On 11/15/2009 1:01 PM, Barry Warsaw wrote:
On Nov 14, 2009, at 5:12 PM, Matthew Dixon Cowles wrote:

Thank you. I am virtually 100% in agreement that this document
represents what people have agreed on and that it represents what is
sensible to do.

As am I. Fantastic work in pulling this all together David.

I'm a bit slammed right now, but a quick comment...

* The API needs to at a minimum have hooks available for an
application to store data on disk rather than holding everything in
memory.

I remain unconvinced that this is worth the trouble. Yes, the Twisted
folks say that they can't use the email module because they may be
receiving hundreds of messages at once. But can anyone do anything
with hundreds of messages at once other than write them to disk?

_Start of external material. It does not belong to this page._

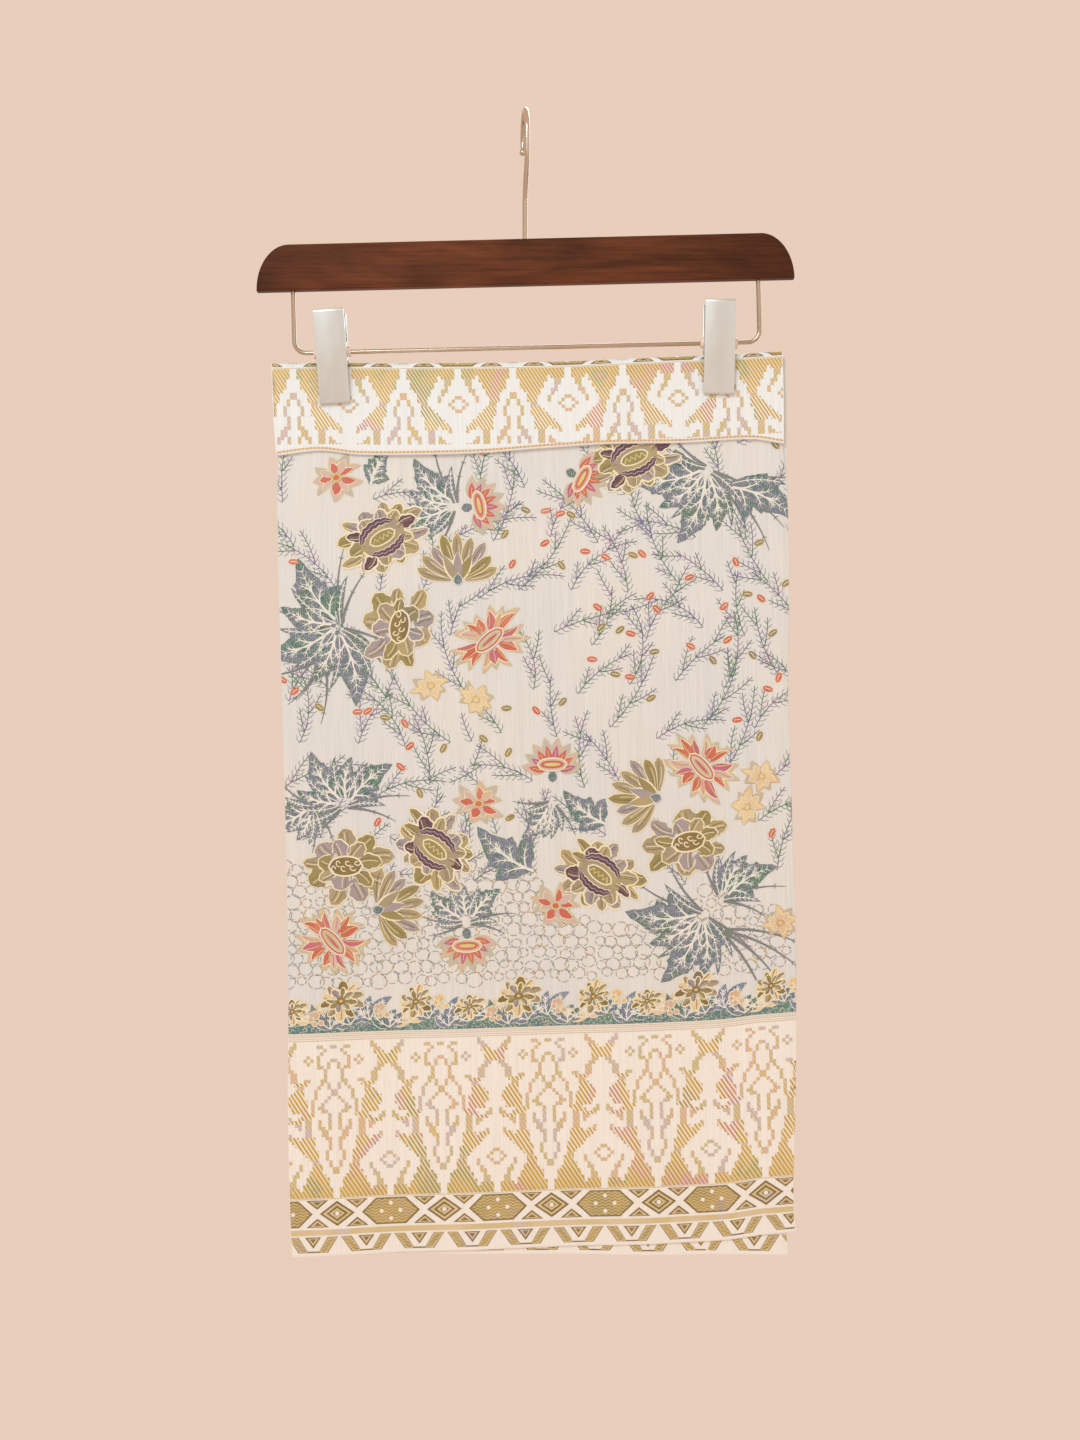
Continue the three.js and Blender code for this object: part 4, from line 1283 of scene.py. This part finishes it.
def field(art):
    taken = []

    def placed(rows, room):
        """Each flower of a kind, once its room is noted."""
        for u, b, degrees in rows:
            taken.append(((u, b), room))
            yield (u, b), math.radians(degrees)

    for centre, slant in placed(MAROON_PEONIES, 28):
        maroon_peony(art, centre, PEONY, slant)
    for centre, slant in placed(GOLD_PEONIES, 28):
        gold_peony(art, centre, PEONY, slant)
    for root, heading in placed(FANS, 22):
        fan(art, root, heading, FAN_REACH)
    for centre, slant in placed(DAISIES, 24):
        daisy(art, centre, DAISY, slant)
    for root, heading in placed(SIDE_DAISIES, 20):
        side_daisy(art, root, heading, SIDE_DAISY_REACH)
    for centre, slant in placed(SMALL_DAISIES, 18):
        small_flower(art, centre, SMALL_REACH, slant)
    for centre, slant in placed(SAND_FLOWERS, 13):
        small_flower(art, centre, SAND_REACH, slant, ("sand", "sand"), "gilt", 8)
    for u, b, heading, spread, reach, leaves, spikes in SPRAYS:
        heading, spread = math.radians(heading), math.radians(spread)
        spray(art, (u, b), heading, spread, reach, leaves, spikes)
        for i in range(leaves):
            turn = heading + spread * ((i + 0.5) / leaves - 0.5)
            taken.append((towards((u, b), turn, reach * 0.5), reach * 0.38))
    thicket(art, taken)


def ring_filler(art):
    """Fine broken rings of many pale tones that crowd between the lower flowers."""
    pitch = RINGS["pitch"]
    rows = int((RINGS["high"] - RINGS["low"]) / (pitch * 0.86)) + 1
    columns = int(2 * SIDE_REACH / pitch)
    draws = random.Random(5)
    for row in range(rows):
        for column in range(columns):
            u = -SIDE_REACH + (column + (0.5 if row % 2 else 0)) * pitch + draws.uniform(-2, 2)
            b = RINGS["low"] + row * pitch * 0.86 + draws.uniform(-1.6, 1.6)
            size, start = draws.uniform(3.0, 5.6), draws.random()
            reach_here = RINGS["high"] - 34 * smoothstep((u + 40) / 90) - 10 * math.sin(u / 23)
            if b > reach_here:
                continue
            for part in range(5):
                begin = start + part / 5
                art.turn("ring", RING_LAYER, (u, b), size, size * 0.9, 0.28, 0, 4, begin, begin + 0.15)
            art.oval("ring", RING_LAYER, (u + size * 0.8, b + size * 0.5), 0.8, 0.6, 0.6, 3)


# ---------------------------------------------------------------- the flower stripe
STRIPE_LOW, STRIPE_REPEAT, FIRST_STRIPE_FLOWER = 149.0, 119.0, -135.3


def flower_stripe(art):
    """A dark speckled ground with a curling top edge, and one bunch of small flowers for each repeat."""
    steps = 180
    low, high = [], []
    for i in range(steps + 1):
        u = lerp(-SIDE_REACH, SIDE_REACH, i / steps)
        turn = 2 * math.pi * (u - FIRST_STRIPE_FLOWER) / STRIPE_REPEAT
        rise = 12 + 3.6 * math.sin(turn + 2.2) + 1.8 * math.sin(3 * turn) + 1.2 * math.sin(7 * turn + 1)
        low.append((u, STRIPE_LOW))
        high.append((u, STRIPE_LOW + rise))
    art.strip("speckle", 0, [low, high])
    first = FIRST_STRIPE_FLOWER - STRIPE_REPEAT
    for n in range(5):
        stripe_bunch(art, first + n * STRIPE_REPEAT)


def leaflet(art, thread, root, heading, reach):
    path = spine(root, towards(root, heading, reach), 0.12, 8)
    art.patch("vein", LEAF_LAYER, path, 4.4, pointed)
    art.patch(thread, LEAF_LAYER + 1, path, 3.8, pointed)
    art.patch("vein", LEAF_LAYER + 2, path[:7], 0.4)
    for k in (2, 4, 5):
        for side in (1, -1):
            end = towards(path[k], way(path[k], path[k + 1]) + side * 0.6, 3.0)
            art.line("vein", LEAF_LAYER + 2, path[k], end, 0.32, steps=1)


def berries(art, centre, thread):
    for k in range(7):
        berry = towards(centre, 0.9 * k, 1.3 * k ** 0.8)
        art.oval("cream", LEAF_LAYER + 3, berry, 2.3, 2.1, 0.4, 6)
        art.oval(thread, LEAF_LAYER + 4, berry, 1.7, 1.5, 0.4, 6)
        art.oval("gilt", LEAF_LAYER + 5, berry, 0.7, 0.6, 0.4, 4)


def stripe_bunch(art, u):
    """Leaflets opened in threes along the stripe, with three gold flowers and berries among them."""
    for k in range(9):
        root = (u + STRIPE_REPEAT * k / 9 + 6, STRIPE_LOW + 5 + 3 * math.sin(2.1 * k))
        thread = ("leaf", "sky", "leaf", "sand")[k % 4]
        for i, degrees in enumerate((32, 84, 140)):
            heading = math.radians(degrees + 14 * math.sin(1.9 * k + i))
            leaflet(art, thread, root, heading, 17 + 4.5 * math.sin(1.3 * k + 2 * i))
    for along, up, reach, slant in ((0, 21, 15, 0.15), (50, 19, 12, 0.6), (86, 15, 10, 0.3)):
        gold_small(art, (u + along, STRIPE_LOW + up), reach, slant)
    for along, up, thread in ((27, 15, "blush"), (67, 20, "sand"), (102, 11, "blush")):
        berries(art, (u + along, STRIPE_LOW + up), thread)


def gold_small(art, centre, reach, slant):
    """A small flower of the stripe, in golds."""
    layer = LEAF_LAYER + 2
    size, vein = (reach, reach * 0.82), [("bark", 0.3, 0.25)]
    outer, inner = ["tan", "sand", "bark"], ["tan", "olive", "lilac"]
    petals(art, layer, centre, size, slant, 0.35, 1.0, 10, outer, "cream", ruffled, 0.2, vein, 0.6)
    petals(art, layer + 2, centre, size, slant, 0.15, 0.66, 8, inner, "cream", ruffled, 0.6, vein, 0.6)
    art.oval("bark", layer + 5, centre, reach * 0.2, reach * 0.15, slant, 6)
    art.oval("gilt", layer + 6, centre, reach * 0.1, reach * 0.07, slant, 4)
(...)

And would anything actually be improved by reading hundreds of files
at once, in small chunks, looking for MIME separators?

Mailman has a similar problem. Even if we get just a few big messages,
they can crush the system. You could argue that the MTA should just
block messages with 50MB bodies if the underlying Mailman code can't
handle it, but I still think we can do better.

I think we're fine if all the headers and MIME structure were kept in
memory it would be fine. But I do think we just want to be able to never
store the raw body content in memory (perhaps unless needed, on demand).
Mailman for example rarely cares about the bytes of say an image/jpeg body.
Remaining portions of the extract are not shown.